## SHORT TASK
Transcribe only the lines of the listing below from the one holding "color(gold) place() translate([pivot_x, pivot_y, 0])" through the one holding "from enum import Enum", inclusive, without any change.

## SUPPLIED MATERIAL
----

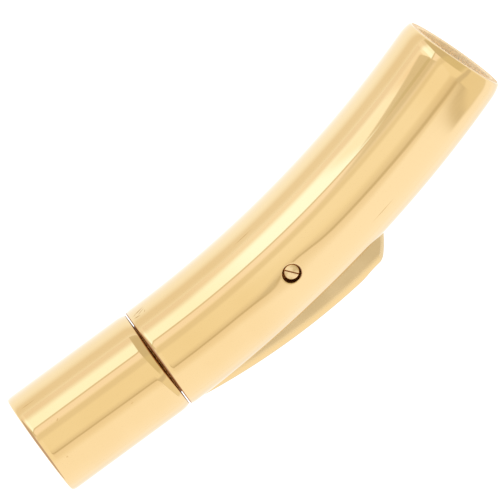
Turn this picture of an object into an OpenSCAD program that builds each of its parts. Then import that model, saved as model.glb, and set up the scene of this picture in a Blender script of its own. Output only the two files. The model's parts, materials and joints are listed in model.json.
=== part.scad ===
// Clip clasp for a round bracelet cord: a short plug sleeve and a longer bent socket tube,
// held together by a lever that turns on a small slotted screw.
// The clasp lies on its side, as on a table: +Z is up, along the pivot screw, head on top.
// +X runs along the straight plug towards the socket's open mouth, and the tube bends
// towards +Y. The lever stands out on the convex side, towards -Y.
// All shapes are drawn with the seam centre on the tube's axis at zero, and place() then
// puts the origin under the middle of the whole clasp.

/* [Tube] */
// Outside diameter of both tubes
tube_d = 8; // [7.6:0.1:8.4]
// Radius of the socket tube's bent centre line
bend_r = 83.5; // [78:0.5:95]
// Angle through which the socket tube bends
bend_angle = 20.7; // [20:0.1:22]
// Chamfer on the outer edges of both tubes
edge = 0.15; // [0.05:0.05:0.25]

/* [Cord bores] */
// Diameter of the bores that the cord ends are glued into
cord_bore_d = 6.2; // [5.8:0.1:6.4]
// Depth of the bore in the plug
plug_bore_depth = 7.4; // [6:0.1:8]
// Depth of the bore in the socket tube's mouth
socket_bore_depth = 8; // [6:0.1:9]
// Chamfer at the mouth of each cord bore
bore_edge = 0.12; // [0.05:0.01:0.2]

/* [Plug] */
// Length from the middle of the seam to the plug's outer end
plug_len = 10.4; // [9.6:0.1:12]
// Open gap between the two tubes at the seam
seam_gap = 0.25; // [0.2:0.05:0.4]
// Diameter of the collar that centres the plug
collar_d = 5.7; // [5.4:0.1:5.8]
// How far the collar reaches past the middle of the seam
collar_reach = 0.5; // [0.3:0.05:0.6]
// Diameter of the peg
peg_d = 3.4; // [3.2:0.1:3.5]
// How far the peg reaches past the middle of the seam
peg_reach = 6.9; // [6.5:0.1:7.1]
// Length of the peg's tapered nose
nose_len = 0.8; // [0.5:0.1:1]
// Diameter of the nose at its tip
nose_tip_d = 2; // [1.6:0.1:2.4]
// Diameter at the bottom of the catch groove
groove_d = 2.2; // [2:0.1:2.3]
// Start of the catch groove, from the middle of the seam
groove_start = 3.05; // [3:0.05:3.1]
// Width of the catch groove
groove_w = 1.4; // [1.4:0.05:1.6]

/* [Lever] */
// Thickness of the lever plate
lever_t = 2.4; // [2.2:0.1:2.5]
// Clearance between the lever and each side of its slot
lever_side_gap = 0.1; // [0.08:0.01:0.15]
// Radius of the lever's crowned outer face
crown_r = 51.3; // [48:0.1:56]
// Where along the tube the crown is highest
crown_x = 8.55; // [8.2:0.05:9]
// How far the crown stands out of the tube
crown_proud = 0.67; // [0.5:0.01:0.8]
// Radius that rounds the long outer edges
lever_round = 0.9; // [0.6:0.05:1]
// Front end of the lever
lever_front_x = 1.15; // [1.1:0.05:1.3]
// Inner face of the front arm, from the tube's axis
arm_inner_y = -2.05; // [-2.2:0.05:-2]
// Inner face of the tail, from the straight axis
tail_inner_y = -0.8; // [-1.2:0.1:-0.7]
// Start of the hook that drops into the groove
hook_x = 3.15; // [3.15:0.05:3.2]
// Length of the hook along the tube
hook_len = 1; // [0.8:0.05:1]
// Hook tip, from the tube's axis
hook_tip_y = -1.25; // [-1.3:0.01:-1.22]
// Lead-in on the front of the hook
hook_lead = 0.35; // [0.2:0.05:0.4]
// Corner of the lever's sloped tail end
tail_corner = [17.2, -2.7];
// Slope of the tail end from the tube's direction
tail_slope = 60; // [54:1:70]
// Radius of the tail end's round nose
tail_nose_r = 1.8; // [1.5:0.1:2.4]
// How far the hidden inner part of the tail reaches
tail_reach_x = 17.7; // [17.3:0.1:17.8]
// Length of the slope between the hub and the tail
tail_run = 1; // [0.5:0.1:2]

/* [Pivot] */
// Where the pivot sits along the tube
pivot_x = 11.04; // [10.9:0.01:11.2]
// Diameter of the screw's shank
shank_d = 1; // [0.9:0.05:1.1]
// Diameter of the screw's head
head_d = 1.26; // [1.2:0.02:1.28]
// Diameter of the hole that the head sits in
head_hole_d = 1.4; // [1.38:0.01:1.5]
// Depth of the head's top below the tube
head_recess = 0.22; // [0.1:0.01:0.4]
// Height of the head
head_h = 1.1; // [0.8:0.1:1.2]
// Width of the screwdriver slot
slot_cut_w = 0.14; // [0.1:0.01:0.25]
// Depth of the screwdriver slot
slot_cut_depth = 0.25; // [0.15:0.05:0.4]
// Direction of the screwdriver slot from the tube's direction
slot_cut_angle = -51.5; // [-90:0.5:90]
// Radial play between the shank and the lever
pivot_play = 0.06; // [0.04:0.01:0.09]
// Radius of the lever's hub
hub_r = 1.7; // [1.5:0.05:1.8]
// Lower end of the screw's shank, from the tube's axis
shank_end_z = -2.7; // [-2.8:0.1:-2.4]
// Bottom of the blind hole that the shank sits in
seat_end_z = -2.9; // [-3:0.1:-2.9]
// Radial play of the shank in the tube
seat_play = 0.03; // [0.02:0.01:0.05]
// Chamfer where the head goes in
hole_edge = 0.1; // [0.05:0.01:0.15]
// Chamfer on the screw's head
head_edge = 0.12; // [0.05:0.01:0.2]

/* [Slot in the tube] */
// Front end of the lever's slot
slot_front_x = 1.05; // [1:0.01:1.08]
// Rear end of the lever's slot
slot_rear_x = 18.9; // [18.8:0.1:19.4]
// Floor of the slot in front of the hub
slot_front_floor_y = -1.2; // [-1.3:0.05:-1]
// Floor of the slot behind the hub
slot_rear_floor_y = 1.1; // [1:0.1:1.4]
// Clearance around the hub
hub_gap = 0.25; // [0.2:0.05:0.4]
// Depth of the counterbore for the collar, from the middle of the seam
counterbore_reach = 0.6; // [0.6:0.01:0.65]
// Depth of the guide bore for the peg, from the middle of the seam
guide_reach = 7.6; // [7.5:0.1:7.8]
// Radial clearance of the collar and the peg
plug_play = 0.1; // [0.06:0.01:0.12]

/* [Hidden] */
$fn = 96;
gold = [0.93, 0.78, 0.5];

tube_r = tube_d / 2;
half_gap = seam_gap / 2;
bend_len = bend_r * bend_angle * PI / 180;
// More than any depth that a cut has to pass
beyond = 50;
// A little more than a face, so that a cut leaves it open
past = 0.5;

// The tube's centre line at a distance x from the seam
function bend_y(x) = bend_r - sqrt(bend_r * bend_r - x * x);
// Angle of the bend at an arc length s
function bend_at(s) = s / bend_r * 180 / PI;

pivot_y = bend_y(pivot_x);
slot_w = lever_t + 2 * lever_side_gap;
screw_top_z = tube_r - head_recess;
head_floor_z = screw_top_z - head_h;
crown_y = crown_r - tube_r - crown_proud;

// Extremes of the whole clasp, from which its origin is worked out
end_in = bend_at(bend_len - edge);
low_x = -plug_len;
high_x = max((bend_r + tube_r) * sin(end_in), (bend_r + tube_r - edge) * sin(bend_angle));
low_y = -tube_r - crown_proud;
high_y = bend_r - min((bend_r - tube_r) * cos(end_in), (bend_r - tube_r + edge) * cos(bend_angle));

// Moves a shape from the seam's frame to the clasp's own frame
module place() {
    translate([-(low_x + high_x) / 2, -(low_y + high_y) / 2, tube_r]) children();
}

// Carries a shape drawn at the seam along the bent centre line by an arc length s
module along_bend(s) {
    translate([0, bend_r, 0]) rotate(bend_at(s)) translate([0, -bend_r, 0]) children();
}

// Straight round bar along X from x0 to x1, or a cone where d1 is given too
module bar_x(x0, x1, d0, d1 = 0) {
    translate([x0, 0, 0]) rotate([0, 90, 0]) cylinder(d1 = d0, d2 = d1 == 0 ? d0 : d1, h = x1 - x0);
}

// Round bar bent along the centre line between two arc lengths
module bent_bar(d, s0, s1) {
    translate([0, bend_r, 0]) rotate(bend_at(s0) - 90)
        rotate_extrude(angle = bend_at(s1 - s0)) translate([bend_r, 0]) circle(d = d);
}

// Cone that leaves a chamfer on a tube end at zero and opens wide towards -X
module end_cone() {
    bar_x(-beyond, 0, tube_d - 2 * edge + 2 * beyond, tube_d - 2 * edge);
}

// Cord bore that runs inwards from its mouth at zero along -X, with a chamfered mouth
module cord_bore(depth) {
    bar_x(-depth, past, cord_bore_d);
    bar_x(-bore_edge, 0, cord_bore_d, cord_bore_d + 2 * bore_edge);
}

module plug() {
    color(gold) place() difference() {
        union() {
            bar_x(-plug_len, -plug_len + edge, tube_d - 2 * edge, tube_d);
            bar_x(-plug_len + edge, -half_gap - edge, tube_d);
            bar_x(-half_gap - edge, -half_gap, tube_d, tube_d - 2 * edge);
            bar_x(-half_gap, collar_reach, collar_d);
            bar_x(collar_reach, groove_start, peg_d);
            bar_x(groove_start, groove_start + groove_w, groove_d);
            bar_x(groove_start + groove_w, peg_reach - nose_len, peg_d);
            bar_x(peg_reach - nose_len, peg_reach, peg_d, nose_tip_d);
        }
        translate([-plug_len, 0, 0]) mirror([1, 0, 0]) cord_bore(plug_bore_depth);
    }
}

module socket_tube() {
    color(gold) place() difference() {
        intersection() {
            bent_bar(tube_d, half_gap, bend_len);
            along_bend(bend_len) end_cone();
            along_bend(half_gap) mirror([1, 0, 0]) end_cone();
        }
        bar_x(-past, counterbore_reach, collar_d + 2 * plug_play);
        bar_x(0, guide_reach, peg_d + 2 * plug_play);
        lever_slot();
        along_bend(bend_len) cord_bore(socket_bore_depth);
        screw_hole();
    }
}

// Pocket for the lever, open on the convex side of the tube
module lever_slot() {
    hub_clear = hub_r + hub_gap;
    linear_extrude(slot_w, center = true) {
        translate([slot_front_x, -beyond]) square([pivot_x - slot_front_x, beyond + slot_front_floor_y]);
        translate([pivot_x - hub_clear, -beyond]) square([2 * hub_clear, beyond + pivot_y]);
        translate([pivot_x, pivot_y]) circle(r = hub_clear);
        translate([pivot_x, -beyond]) square([slot_rear_x - pivot_x, beyond + slot_rear_floor_y]);
    }
}

// Stepped hole for the pivot screw, with a small chamfer where the head goes in
module screw_hole() {
    seat_h = head_floor_z - seat_end_z;
    translate([pivot_x, pivot_y, 0]) {
        translate([0, 0, head_floor_z]) cylinder(d = head_hole_d, h = beyond);
        translate([0, 0, seat_end_z]) cylinder(r = shank_d / 2 + seat_play, h = seat_h + past);
        translate([0, 0, tube_r - hole_edge])
            cylinder(d1 = head_hole_d, d2 = head_hole_d + 4 * hole_edge, h = 2 * hole_edge);
    }
}

module lever() {
    color(gold) place() difference() {
        intersection() {
            union() {
                lever_crown();
                linear_extrude(lever_t, center = true) lever_plan();
            }
            translate([lever_front_x, -beyond, -beyond]) cube(2 * beyond);
            tail_end();
        }
        translate([pivot_x, pivot_y, -beyond]) cylinder(r = shank_d / 2 + pivot_play, h = 2 * beyond);
    }
}

// Outer band of the lever, turned about the crown's centre, with rounded outer edges
module lever_crown() {
    band = 1.3;
    from = -10;
    sweep = 22;
    translate([crown_x, crown_y, 0]) rotate(from - 90) rotate_extrude(angle = sweep) {
        translate([crown_r - band, -lever_t / 2]) square([band - lever_round, lever_t]);
        translate([crown_r - band, -lever_t / 2 + lever_round]) square([band, lever_t - 2 * lever_round]);
        for (side = [-1, 1])
            translate([crown_r - lever_round, side * (lever_t / 2 - lever_round)]) circle(r = lever_round);
    }
}

// Outline of the plate inside the crown: front arm with its hook, hub and tail
module lever_plan() {
    crown_overlap = 0.2;
    intersection() {
        union() {
            translate([pivot_x, pivot_y]) circle(r = hub_r);
            polygon([
                [0, -tube_d],
                [0, arm_inner_y],
                [hook_x, arm_inner_y],
                [hook_x + hook_lead, hook_tip_y],
                [hook_x + hook_len, hook_tip_y],
                [hook_x + hook_len, arm_inner_y],
                [pivot_x - hub_r, arm_inner_y],
                [pivot_x - hub_r, pivot_y],
                [pivot_x + hub_r, pivot_y],
                [pivot_x + hub_r + tail_run, tail_inner_y],
                [tail_reach_x, tail_inner_y],
                [tail_reach_x, -tube_d]
            ]);
        }
        translate([crown_x, crown_y]) circle(r = crown_r - lever_round - crown_overlap, $fn = 720);
    }
}

// Space inside the sloped, round-nosed end of the tail
module tail_end() {
    nose_back = sqrt(tail_nose_r * tail_nose_r - lever_t * lever_t / 4);
    translate([tail_corner[0], tail_corner[1], 0]) rotate(tail_slope - 90) translate([-nose_back, 0, 0]) {
        translate([-beyond, -beyond, -tail_nose_r]) cube([beyond, 2 * beyond, 2 * tail_nose_r]);
        rotate([90, 0, 0]) cylinder(r = tail_nose_r, h = 2 * beyond, center = true);
    }
}

module pivot_screw() {
    color(gold) place() translate([pivot_x, pivot_y, 0]) difference() {
        union() {
            translate([0, 0, shank_end_z]) cylinder(d = shank_d, h = head_floor_z - shank_end_z);
            translate([0, 0, head_floor_z]) cylinder(d = head_d, h = head_h - head_edge);
            translate([0, 0, screw_top_z - head_edge])
                cylinder(d1 = head_d, d2 = head_d - 2 * head_edge, h = head_edge);
        }
        rotate(slot_cut_angle) translate([-head_d, -slot_cut_w / 2, screw_top_z - slot_cut_depth])
            cube([2 * head_d, slot_cut_w, slot_cut_depth + past]);
    }
}

plug();
socket_tube();
lever();
pivot_screw();
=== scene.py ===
"""Looks of a fastened lever clip clasp: two gold-coloured tubes, the lever in the longer one and its screw.

Everything is drawn in millimetres in the seam's frame. Its zero is the middle of the seam on the tube's
axis, with +X along the plug towards the socket tube, +Y towards the inside of the bend and +Z towards the
screw head. Skin.piece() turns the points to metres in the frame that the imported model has.
"""
import json
import logging
import math
from collections.abc import Sequence
from dataclasses import dataclass
from enum import Enum

import bmesh
import bpy
import numpy as np
from mathutils import Matrix, Vector
from numpy.typing import NDArray


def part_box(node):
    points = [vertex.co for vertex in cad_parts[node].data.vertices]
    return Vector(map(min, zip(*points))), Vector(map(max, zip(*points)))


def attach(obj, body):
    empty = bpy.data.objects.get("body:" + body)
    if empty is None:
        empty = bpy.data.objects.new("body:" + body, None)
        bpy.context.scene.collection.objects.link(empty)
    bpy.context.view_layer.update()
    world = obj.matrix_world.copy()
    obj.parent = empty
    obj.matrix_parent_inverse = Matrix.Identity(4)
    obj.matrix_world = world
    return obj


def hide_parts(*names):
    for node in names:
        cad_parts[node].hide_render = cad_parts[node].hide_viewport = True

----

## SOLUTION
    color(gold) place() translate([pivot_x, pivot_y, 0]) difference() {
        union() {
            translate([0, 0, shank_end_z]) cylinder(d = shank_d, h = head_floor_z - shank_end_z);
            translate([0, 0, head_floor_z]) cylinder(d = head_d, h = head_h - head_edge);
            translate([0, 0, screw_top_z - head_edge])
                cylinder(d1 = head_d, d2 = head_d - 2 * head_edge, h = head_edge);
        }
        rotate(slot_cut_angle) translate([-head_d, -slot_cut_w / 2, screw_top_z - slot_cut_depth])
            cube([2 * head_d, slot_cut_w, slot_cut_depth + past]);
    }
}

plug();
socket_tube();
lever();
pivot_screw();
=== scene.py ===
"""Looks of a fastened lever clip clasp: two gold-coloured tubes, the lever in the longer one and its screw.

Everything is drawn in millimetres in the seam's frame. Its zero is the middle of the seam on the tube's
axis, with +X along the plug towards the socket tube, +Y towards the inside of the bend and +Z towards the
screw head. Skin.piece() turns the points to metres in the frame that the imported model has.
"""
import json
import logging
import math
from collections.abc import Sequence
from dataclasses import dataclass
from enum import Enum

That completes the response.